Data =
/---

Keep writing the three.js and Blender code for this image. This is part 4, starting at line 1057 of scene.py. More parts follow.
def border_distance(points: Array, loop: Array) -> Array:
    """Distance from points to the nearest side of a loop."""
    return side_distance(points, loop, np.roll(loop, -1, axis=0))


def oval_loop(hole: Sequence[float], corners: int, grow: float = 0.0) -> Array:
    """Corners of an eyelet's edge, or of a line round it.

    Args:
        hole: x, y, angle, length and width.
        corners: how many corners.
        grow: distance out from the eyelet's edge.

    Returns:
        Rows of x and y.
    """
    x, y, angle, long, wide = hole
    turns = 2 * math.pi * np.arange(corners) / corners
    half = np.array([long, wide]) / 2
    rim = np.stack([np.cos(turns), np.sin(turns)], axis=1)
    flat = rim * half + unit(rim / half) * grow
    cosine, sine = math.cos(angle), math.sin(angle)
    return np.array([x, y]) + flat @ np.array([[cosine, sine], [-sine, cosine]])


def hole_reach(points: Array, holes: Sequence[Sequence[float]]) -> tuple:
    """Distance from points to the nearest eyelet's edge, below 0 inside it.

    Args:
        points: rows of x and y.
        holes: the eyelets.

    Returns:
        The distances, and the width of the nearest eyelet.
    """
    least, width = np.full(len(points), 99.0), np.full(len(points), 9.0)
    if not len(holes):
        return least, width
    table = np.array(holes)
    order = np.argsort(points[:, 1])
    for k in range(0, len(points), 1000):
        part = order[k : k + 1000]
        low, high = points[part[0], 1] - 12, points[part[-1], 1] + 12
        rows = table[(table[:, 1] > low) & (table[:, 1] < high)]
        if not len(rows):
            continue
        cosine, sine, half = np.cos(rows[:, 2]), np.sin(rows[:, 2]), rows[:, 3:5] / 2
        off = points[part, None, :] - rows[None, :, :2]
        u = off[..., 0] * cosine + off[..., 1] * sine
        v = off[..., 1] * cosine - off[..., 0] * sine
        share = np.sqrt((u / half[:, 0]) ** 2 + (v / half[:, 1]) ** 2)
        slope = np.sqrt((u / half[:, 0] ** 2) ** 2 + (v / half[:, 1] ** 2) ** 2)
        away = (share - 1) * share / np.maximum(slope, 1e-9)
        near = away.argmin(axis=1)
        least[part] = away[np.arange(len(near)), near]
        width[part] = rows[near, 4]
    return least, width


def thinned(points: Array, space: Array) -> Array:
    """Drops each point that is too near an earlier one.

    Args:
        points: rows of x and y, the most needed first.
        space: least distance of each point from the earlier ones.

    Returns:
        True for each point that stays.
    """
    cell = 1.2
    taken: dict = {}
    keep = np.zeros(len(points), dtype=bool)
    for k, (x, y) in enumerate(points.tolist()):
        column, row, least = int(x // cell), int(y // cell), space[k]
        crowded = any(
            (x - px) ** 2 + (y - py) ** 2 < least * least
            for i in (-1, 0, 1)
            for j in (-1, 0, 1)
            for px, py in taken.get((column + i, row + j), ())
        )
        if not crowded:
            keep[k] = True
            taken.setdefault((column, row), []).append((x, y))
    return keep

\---

Short task = Please reproduce the entire listing, exactly as shown.

Solved problem =
Keep writing the three.js and Blender code for this image. This is part 4, starting at line 1057 of scene.py. More parts follow.
def border_distance(points: Array, loop: Array) -> Array:
    """Distance from points to the nearest side of a loop."""
    return side_distance(points, loop, np.roll(loop, -1, axis=0))


def oval_loop(hole: Sequence[float], corners: int, grow: float = 0.0) -> Array:
    """Corners of an eyelet's edge, or of a line round it.

    Args:
        hole: x, y, angle, length and width.
        corners: how many corners.
        grow: distance out from the eyelet's edge.

    Returns:
        Rows of x and y.
    """
    x, y, angle, long, wide = hole
    turns = 2 * math.pi * np.arange(corners) / corners
    half = np.array([long, wide]) / 2
    rim = np.stack([np.cos(turns), np.sin(turns)], axis=1)
    flat = rim * half + unit(rim / half) * grow
    cosine, sine = math.cos(angle), math.sin(angle)
    return np.array([x, y]) + flat @ np.array([[cosine, sine], [-sine, cosine]])


def hole_reach(points: Array, holes: Sequence[Sequence[float]]) -> tuple:
    """Distance from points to the nearest eyelet's edge, below 0 inside it.

    Args:
        points: rows of x and y.
        holes: the eyelets.

    Returns:
        The distances, and the width of the nearest eyelet.
    """
    least, width = np.full(len(points), 99.0), np.full(len(points), 9.0)
    if not len(holes):
        return least, width
    table = np.array(holes)
    order = np.argsort(points[:, 1])
    for k in range(0, len(points), 1000):
        part = order[k : k + 1000]
        low, high = points[part[0], 1] - 12, points[part[-1], 1] + 12
        rows = table[(table[:, 1] > low) & (table[:, 1] < high)]
        if not len(rows):
            continue
        cosine, sine, half = np.cos(rows[:, 2]), np.sin(rows[:, 2]), rows[:, 3:5] / 2
        off = points[part, None, :] - rows[None, :, :2]
        u = off[..., 0] * cosine + off[..., 1] * sine
        v = off[..., 1] * cosine - off[..., 0] * sine
        share = np.sqrt((u / half[:, 0]) ** 2 + (v / half[:, 1]) ** 2)
        slope = np.sqrt((u / half[:, 0] ** 2) ** 2 + (v / half[:, 1] ** 2) ** 2)
        away = (share - 1) * share / np.maximum(slope, 1e-9)
        near = away.argmin(axis=1)
        least[part] = away[np.arange(len(near)), near]
        width[part] = rows[near, 4]
    return least, width


def thinned(points: Array, space: Array) -> Array:
    """Drops each point that is too near an earlier one.

    Args:
        points: rows of x and y, the most needed first.
        space: least distance of each point from the earlier ones.

    Returns:
        True for each point that stays.
    """
    cell = 1.2
    taken: dict = {}
    keep = np.zeros(len(points), dtype=bool)
    for k, (x, y) in enumerate(points.tolist()):
        column, row, least = int(x // cell), int(y // cell), space[k]
        crowded = any(
            (x - px) ** 2 + (y - py) ** 2 < least * least
            for i in (-1, 0, 1)
            for j in (-1, 0, 1)
            for px, py in taken.get((column + i, row + j), ())
        )
        if not crowded:
            keep[k] = True
            taken.setdefault((column, row), []).append((x, y))
    return keep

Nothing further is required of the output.